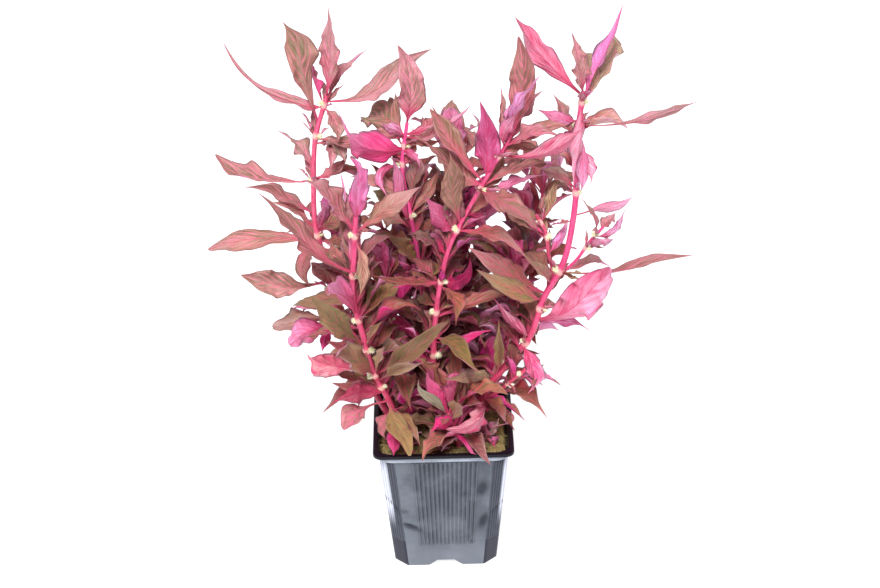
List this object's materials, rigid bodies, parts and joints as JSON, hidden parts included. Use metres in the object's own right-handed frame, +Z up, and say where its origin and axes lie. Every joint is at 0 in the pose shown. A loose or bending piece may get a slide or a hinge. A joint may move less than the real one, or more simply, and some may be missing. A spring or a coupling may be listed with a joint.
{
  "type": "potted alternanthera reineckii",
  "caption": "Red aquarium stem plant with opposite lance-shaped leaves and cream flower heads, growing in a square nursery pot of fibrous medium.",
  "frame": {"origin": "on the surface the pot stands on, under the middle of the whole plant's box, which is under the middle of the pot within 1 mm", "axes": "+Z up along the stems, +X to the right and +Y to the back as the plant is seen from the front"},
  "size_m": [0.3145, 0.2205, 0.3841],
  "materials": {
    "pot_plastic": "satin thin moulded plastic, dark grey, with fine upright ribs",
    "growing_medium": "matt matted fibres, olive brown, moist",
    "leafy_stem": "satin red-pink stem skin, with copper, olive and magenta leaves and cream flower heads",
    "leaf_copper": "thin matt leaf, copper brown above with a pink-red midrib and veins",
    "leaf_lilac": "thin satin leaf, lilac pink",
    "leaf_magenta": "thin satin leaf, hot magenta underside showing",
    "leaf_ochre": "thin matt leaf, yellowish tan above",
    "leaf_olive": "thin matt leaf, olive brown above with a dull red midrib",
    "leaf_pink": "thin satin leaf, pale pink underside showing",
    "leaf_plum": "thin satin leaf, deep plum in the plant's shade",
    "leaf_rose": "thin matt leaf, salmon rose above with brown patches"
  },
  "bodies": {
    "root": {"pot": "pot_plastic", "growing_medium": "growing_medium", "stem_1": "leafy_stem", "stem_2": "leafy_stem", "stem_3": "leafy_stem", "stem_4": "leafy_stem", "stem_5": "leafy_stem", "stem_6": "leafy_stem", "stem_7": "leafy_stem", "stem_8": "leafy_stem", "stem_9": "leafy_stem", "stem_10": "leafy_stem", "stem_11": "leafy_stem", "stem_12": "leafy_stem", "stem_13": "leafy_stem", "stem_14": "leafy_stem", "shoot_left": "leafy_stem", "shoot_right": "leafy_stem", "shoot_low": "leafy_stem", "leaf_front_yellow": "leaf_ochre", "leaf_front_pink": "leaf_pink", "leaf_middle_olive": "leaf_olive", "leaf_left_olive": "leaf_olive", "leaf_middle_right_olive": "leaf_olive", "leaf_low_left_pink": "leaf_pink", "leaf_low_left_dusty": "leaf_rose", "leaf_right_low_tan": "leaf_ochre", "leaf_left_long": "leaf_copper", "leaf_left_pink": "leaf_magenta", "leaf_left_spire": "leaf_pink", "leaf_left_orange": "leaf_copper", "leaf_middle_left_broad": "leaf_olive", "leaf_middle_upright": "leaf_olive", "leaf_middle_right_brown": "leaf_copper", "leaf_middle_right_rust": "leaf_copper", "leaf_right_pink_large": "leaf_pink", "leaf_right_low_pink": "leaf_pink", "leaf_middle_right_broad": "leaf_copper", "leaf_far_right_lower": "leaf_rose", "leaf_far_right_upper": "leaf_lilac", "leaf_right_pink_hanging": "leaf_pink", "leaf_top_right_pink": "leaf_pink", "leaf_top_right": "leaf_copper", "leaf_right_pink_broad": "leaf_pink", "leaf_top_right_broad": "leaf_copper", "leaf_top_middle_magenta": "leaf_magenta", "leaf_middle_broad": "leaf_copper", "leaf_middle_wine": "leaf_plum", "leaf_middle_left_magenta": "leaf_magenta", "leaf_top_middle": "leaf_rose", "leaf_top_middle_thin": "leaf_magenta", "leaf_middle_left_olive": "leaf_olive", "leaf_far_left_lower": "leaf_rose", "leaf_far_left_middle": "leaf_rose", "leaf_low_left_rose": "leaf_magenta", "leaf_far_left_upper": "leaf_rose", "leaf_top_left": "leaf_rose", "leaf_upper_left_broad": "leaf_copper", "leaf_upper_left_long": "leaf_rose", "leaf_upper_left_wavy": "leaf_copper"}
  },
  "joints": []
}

* * *

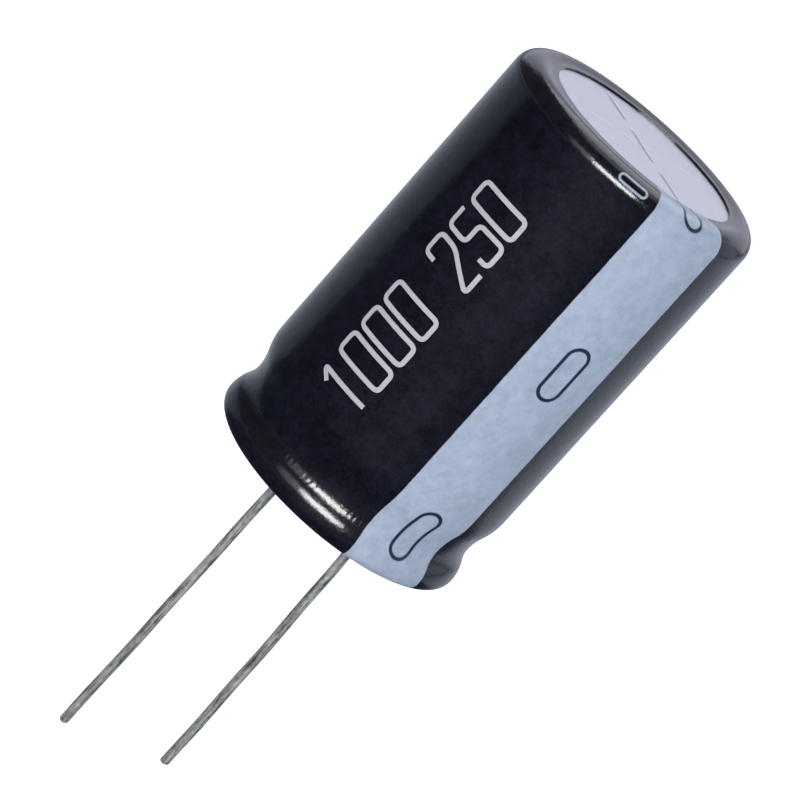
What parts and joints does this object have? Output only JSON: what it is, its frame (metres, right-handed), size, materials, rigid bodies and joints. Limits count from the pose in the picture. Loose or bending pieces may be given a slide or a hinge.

--

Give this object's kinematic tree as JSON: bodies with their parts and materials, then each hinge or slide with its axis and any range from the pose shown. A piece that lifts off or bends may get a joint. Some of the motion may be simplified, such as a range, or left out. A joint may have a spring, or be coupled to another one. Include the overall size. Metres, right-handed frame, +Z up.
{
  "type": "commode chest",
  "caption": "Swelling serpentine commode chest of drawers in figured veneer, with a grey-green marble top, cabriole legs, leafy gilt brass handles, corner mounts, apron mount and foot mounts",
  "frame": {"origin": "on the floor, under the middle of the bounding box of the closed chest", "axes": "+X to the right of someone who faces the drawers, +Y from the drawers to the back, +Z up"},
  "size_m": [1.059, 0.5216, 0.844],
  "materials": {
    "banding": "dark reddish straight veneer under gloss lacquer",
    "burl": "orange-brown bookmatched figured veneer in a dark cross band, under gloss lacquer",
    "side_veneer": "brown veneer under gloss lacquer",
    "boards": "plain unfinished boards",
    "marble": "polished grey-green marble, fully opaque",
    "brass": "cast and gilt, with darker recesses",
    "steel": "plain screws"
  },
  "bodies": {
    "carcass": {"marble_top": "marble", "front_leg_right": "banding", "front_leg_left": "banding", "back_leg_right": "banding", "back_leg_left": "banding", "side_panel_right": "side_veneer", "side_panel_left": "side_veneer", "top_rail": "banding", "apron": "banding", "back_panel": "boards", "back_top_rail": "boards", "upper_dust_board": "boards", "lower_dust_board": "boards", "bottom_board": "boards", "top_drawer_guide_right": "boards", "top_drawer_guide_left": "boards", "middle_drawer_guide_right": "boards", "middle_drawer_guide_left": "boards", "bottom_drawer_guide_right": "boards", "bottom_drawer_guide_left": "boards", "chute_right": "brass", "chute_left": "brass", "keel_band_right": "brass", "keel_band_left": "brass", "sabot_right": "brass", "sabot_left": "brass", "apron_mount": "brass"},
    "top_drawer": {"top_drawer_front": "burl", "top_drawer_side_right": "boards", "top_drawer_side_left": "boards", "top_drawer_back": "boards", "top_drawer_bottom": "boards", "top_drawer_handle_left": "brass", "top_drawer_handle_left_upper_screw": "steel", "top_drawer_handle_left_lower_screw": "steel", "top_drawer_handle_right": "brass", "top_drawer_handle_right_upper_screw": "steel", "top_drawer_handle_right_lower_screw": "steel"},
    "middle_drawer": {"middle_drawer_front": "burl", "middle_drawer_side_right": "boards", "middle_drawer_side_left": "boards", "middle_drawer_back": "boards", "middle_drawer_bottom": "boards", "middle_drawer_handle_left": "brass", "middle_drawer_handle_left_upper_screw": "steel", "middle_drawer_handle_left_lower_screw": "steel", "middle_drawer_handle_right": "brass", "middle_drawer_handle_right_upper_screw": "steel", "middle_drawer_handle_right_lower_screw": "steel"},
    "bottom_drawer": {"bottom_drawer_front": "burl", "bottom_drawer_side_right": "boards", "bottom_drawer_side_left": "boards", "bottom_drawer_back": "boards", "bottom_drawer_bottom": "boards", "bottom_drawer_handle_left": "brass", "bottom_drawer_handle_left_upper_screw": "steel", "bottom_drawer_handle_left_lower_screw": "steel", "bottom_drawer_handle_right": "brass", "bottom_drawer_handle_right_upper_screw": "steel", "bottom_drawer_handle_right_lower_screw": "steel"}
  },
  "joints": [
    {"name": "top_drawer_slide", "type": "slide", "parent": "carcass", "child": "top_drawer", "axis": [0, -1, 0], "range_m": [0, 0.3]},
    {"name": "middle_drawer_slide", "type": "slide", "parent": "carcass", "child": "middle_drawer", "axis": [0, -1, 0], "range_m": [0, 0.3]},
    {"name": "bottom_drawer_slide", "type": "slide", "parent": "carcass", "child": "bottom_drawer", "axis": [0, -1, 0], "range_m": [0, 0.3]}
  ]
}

Challenge:
Work out how many lines in the records above contain the word "from", and give only that number.

Task solution:
4